What became of the plan to move the rest of the sculptures? It never came to pass, owing to limited funding and a lack of political will, Rogers explains. Most of the huge sculptures are still out there, "lost to time," he says.

Aschenbach's sculpture in Waterbury is still visible but now inaccessible behind a chain-link fence that the state erected just a few years ago — though not to protect it from vandals and thieves. VTrans and local law enforcement say the still-open roadside pull-off, which is unstaffed and offers no facilities, became a locus for illegal and unsanitary activities, including drug dealing, narcotics use, sexual trysts and noisy late-night parties. The interlopers left behind piles of trash and human waste.

It's impossible to say how Aschenbach would have felt about his sculpture being used as a place to get buzzed and hook up. But, based on one published account, he might not have objected too strenuously. According to that 1971 Tribune story, the artist eschewed the "don't touch" attitude that often surrounds artworks — public or otherwise.
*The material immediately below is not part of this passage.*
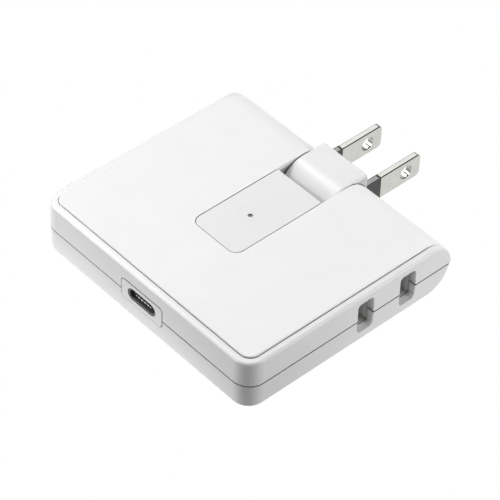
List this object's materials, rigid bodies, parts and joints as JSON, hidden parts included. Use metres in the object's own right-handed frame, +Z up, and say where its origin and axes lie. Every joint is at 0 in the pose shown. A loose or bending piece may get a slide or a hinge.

Instead, Aschenbach argued, people should engage with public art in visual and tactile ways — even if that meant altering or defacing it. As he told the Tribune, "A little graffiti lends a patina to sculpture and, really, how can you abuse a concrete block that weighs 80 tons? It's impossible."

The sculptor might seem to have foreseen the fate of one of his most visible public installations: a rectangular arrangement of 30 or so massive granite slabs that once stood, Stonehenge-like, beside the now-abandoned Moran Plant in Burlington. Created by a group of artists during the 1990 international sculpture symposium, that piece was frequently tagged with graffiti until the city finally dismantled it in 2014.

Correction, September 28, 2017: An earlier version of this story misidentified Paul Aschenbach as the artist who carved the sculpture. Though he oversaw the waterfront art project, one of his students actually carved the sculpture.